Let $g(s) = \displaystyle \sum_{k=1}^{\infty} \dfrac1{k^s}$ and $f_{n}(s) = \displaystyle \sum_{k=1}^n \dfrac{\log(k)}{k^s}$. Clearly, $f_n(s)$ is an increasing function of $n$. We then have $$f_{2n+1}(s) = \sum_{k=1}^{2n+1} \dfrac{\log(k)}{k^s} = \sum_{k=2}^{2n+1} \dfrac{\log(k)}{k^s} = \sum_{k=1}^{n} \dfrac{\log(2k)}{(2k)^s} + \sum_{k=1}^{n} \dfrac{\log(2k+1)}{(2k+1)^s} \tag{$\star$}$$ Now $\log(x)/x$ is a decreasing function for $x \geq 3$. Hence, we get $$\sum_{k=1}^{n} \dfrac{\log(2k+1)}{(2k+1)^s} < \dfrac{\log(3)}{3^s} + \sum_{k=2}^{n} \dfrac{\log(2k)}{(2k)^s} = \underbrace{\dfrac{\log(3)}{3^s} -\dfrac{\log(2)}{2^s}}_{c(s)} + \sum_{k=1}^{n} \dfrac{\log(2k)}{(2k)^s} \tag{$\perp$}$$ Plugging $(\perp)$ in $(\star)$, we get that \begin{align} f_{2n+1}(s) & < c(s) + 2 \sum_{k=1}^{n} \dfrac{\log(2k)}{(2k)^s} = c(s) + 2^{1-s} \cdot \sum_{k=1}^{n} \dfrac{\log(2k)}{k^s}\\ & = c(s) + 2^{1-s} \log(2) \cdot \underbrace{\sum_{k=1}^{n} \dfrac1{k^s}}_{< g(s)} + 2^{1-s} \cdot \underbrace{\sum_{k=1}^{n} \dfrac{\log(k)}{k^s}}_{f_n(s) < f_{2n+1}(s)}\\ & < c(s) + 2^{1-s} \log(2) g(s) + 2^{1-s} f_{2n+1}(s) \end{align} This gives us $$\left(1-2^{1-s}\right)f_{2n+1}(s) < c(s) + 2^{1-s} \log(2) g(s) \implies f_{2n+1}(s) < \dfrac{c(s) + 2^{1-s} \log(2) g(s)}{1-2^{1-s}}$$ And clearly, the right hand side is finite for $s>1$. Hence, we have $$f_{2n}(s) < f_{2n+1}(s) < \dfrac{c(s) + 2^{1-s} \log(2) g(s)}{1-2^{1-s}} < \infty$$ Hence, $\lim_{n \to \infty} f_n(s)$ exists as a real number for $s>1$.

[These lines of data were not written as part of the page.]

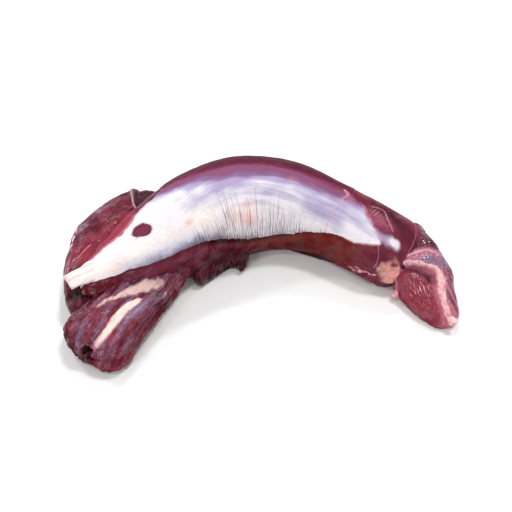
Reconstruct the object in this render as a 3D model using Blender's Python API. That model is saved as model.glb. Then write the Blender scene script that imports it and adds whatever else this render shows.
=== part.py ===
"""A whole raw beef tenderloin, untrimmed, lying in an arch on its underside.

Metres, +Z up. The long span runs along X with the head at -X and the tail at +X,
and the open side of the arch faces -Y. Every muscle is a loft along its own
centreline; the lofts are joined into one closed solid and cut flat where they rest.
"""

import bpy
import numpy as np

# ---- driving sizes, in metres ------------------------------------------------
SHIFT = (-0.0003, 0.0301, 0.0)  # moves the drawing so that the origin is the middle of the base
BLOCK_DEEP = 0.060              # how far the trimming block reaches under the resting plane
BLOCK_HALF = 0.300              # half the side of the trimming block
RIB_PITCH = 0.0075              # distance between two folds of the gathered strip
RIB_DEPTH = 0.0011
DROOPS = ((0.14, 0.09, 0.010), (0.84, 0.08, 0.011))  # place and width along the strip, and depth
DISH_DEPTH = 0.0035             # how far the tail's upper face is dished
CORD_RADIUS = 0.0030            # half thickness of a fat cord
CORD_SUNK = 0.35                # share of that radius by which the cord lies in the muscle
BAND_THICK = 0.0022             # how far the sinew band stands off the muscle under it
BAND_ROWS = 14
BAND_COLS = 12
BAND_SPAN = (-0.035, 0.26)      # share of the long muscle's run that the band covers
BAND_HALF = (0.0085, 0.021)     # half widths at its cut end and where it joins the sheath
BAND_SAG = 0.010                # how far the widest part of the band's edges hangs down
NICK_PLACE = (0.184, 92.3)      # share of the run, degrees round the section
NICK_RADII = (0.0112, 0.0062, 0.0048)
NICK_DEPTH = 0.0022             # how deep the oval nick goes through the sheath
NICK_STANDS = 0.0045            # where the nick's cutter would only touch the surface

# One row per station of a muscle, in order along its centreline:
#   x, y     where the centreline stands, seen from above
#   out, inn half widths on the outer (+Y, or left of the run) and the inner side
#   top, low heights of the crown and of the underside
#   mid      height of the widest line
#   crown    sideways place of the crown, towards the outer side
MAIN = (
    (-0.154, -0.071, 0.012, 0.012, 0.044, 0.006, 0.024, 0.000),
    (-0.137, -0.061, 0.020, 0.020, 0.053, -0.004, 0.028, -0.001),
    (-0.112, -0.042, 0.032, 0.031, 0.064, -0.008, 0.032, -0.003),
    (-0.085, -0.011, 0.037, 0.042, 0.074, -0.008, 0.035, -0.004),
    (-0.052, 0.017, 0.043, 0.049, 0.080, -0.008, 0.037, -0.002),
    (-0.012, 0.032, 0.048, 0.047, 0.082, -0.008, 0.038, 0.000),
    (0.032, 0.032, 0.043, 0.038, 0.077, -0.008, 0.038, 0.000),
    (0.070, 0.017, 0.032, 0.032, 0.070, -0.008, 0.037, 0.000),
    (0.102, -0.004, 0.035, 0.032, 0.061, -0.008, 0.034, 0.000),
    (0.124, -0.027, 0.041, 0.028, 0.051, -0.006, 0.029, 0.002),
    (0.134, -0.043, 0.040, 0.023, 0.042, -0.002, 0.023, 0.002),
)
# This one and the next run towards -Y, so their outer side faces +X.
HEAD_FLAP = (
    (-0.087, 0.064, 0.036, 0.020, 0.046, -0.008, 0.014, 0.012),
    (-0.115, 0.042, 0.046, 0.032, 0.046, -0.008, 0.010, 0.024),
    (-0.138, 0.016, 0.046, 0.035, 0.046, -0.008, 0.009, 0.024),
    (-0.149, -0.014, 0.042, 0.031, 0.044, -0.008, 0.010, 0.018),
    (-0.152, -0.044, 0.034, 0.024, 0.041, -0.008, 0.012, 0.012),
    (-0.152, -0.068, 0.026, 0.018, 0.037, -0.006, 0.014, 0.008),
    (-0.148, -0.088, 0.020, 0.018, 0.030, -0.004, 0.014, 0.004),
)
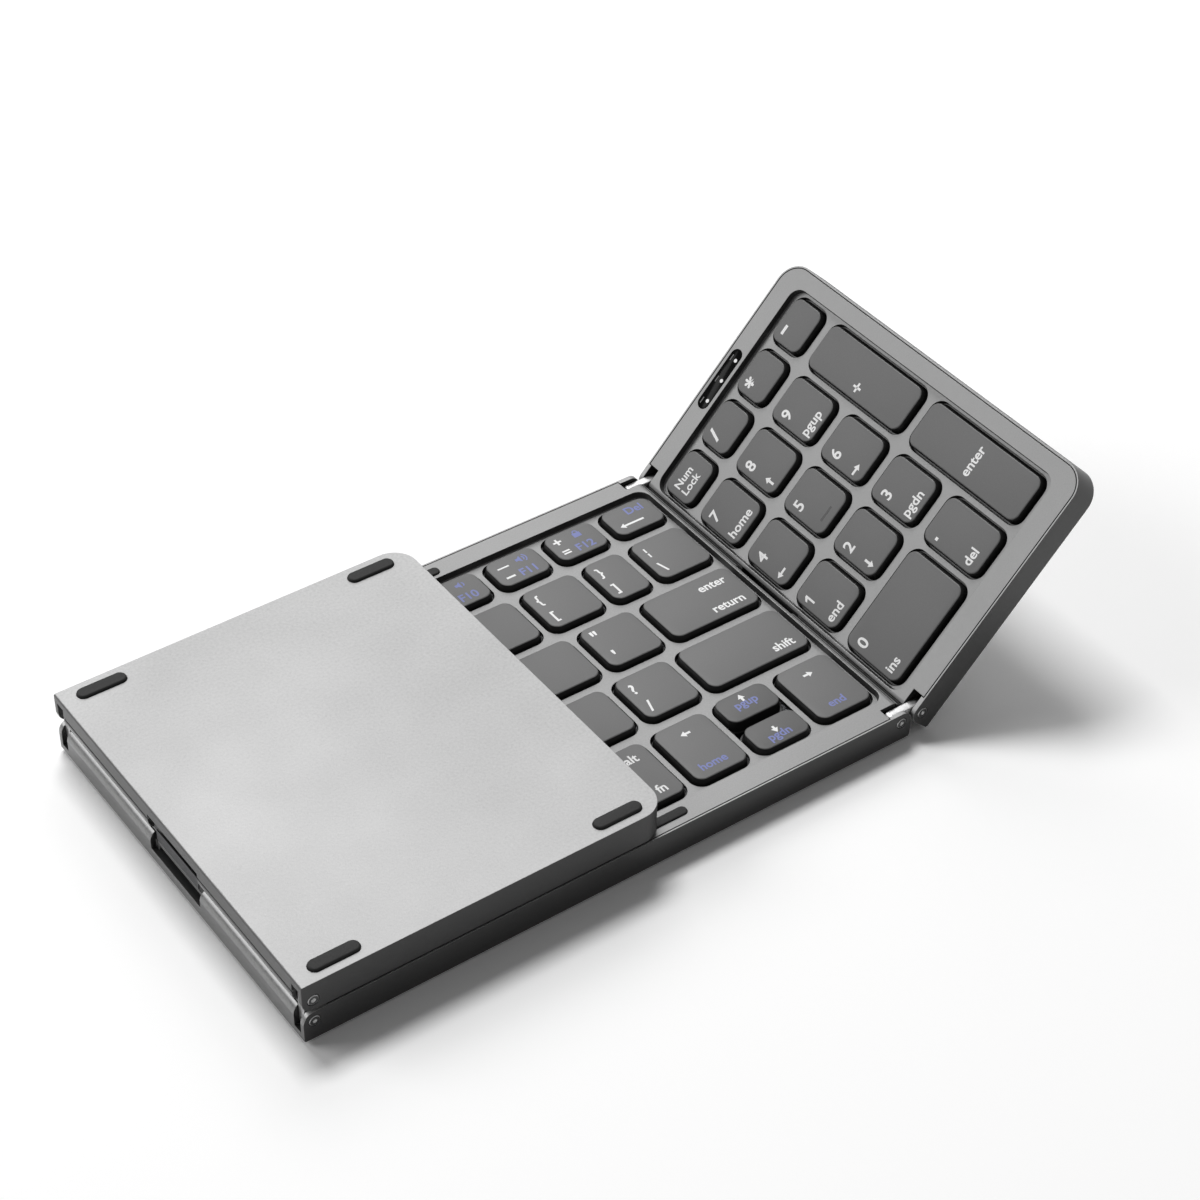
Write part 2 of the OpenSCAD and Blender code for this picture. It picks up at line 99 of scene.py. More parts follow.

This is inspired by Joriki's proof here.

Answer 4

It can be shown that for all $\varepsilon > 0$ there exist $x_0\in \mathbb{R}$ such that for all $x>x_0$ the inequality $$\ln x <x^{\varepsilon} $$ holds (by proving $\lim_{x \to \infty} \frac{\ln x}{x^\varepsilon} = 0$ applying L'hopital's rule).

Combining this fact with the comparison test (noticing that the terms are positive) will yield the requested result.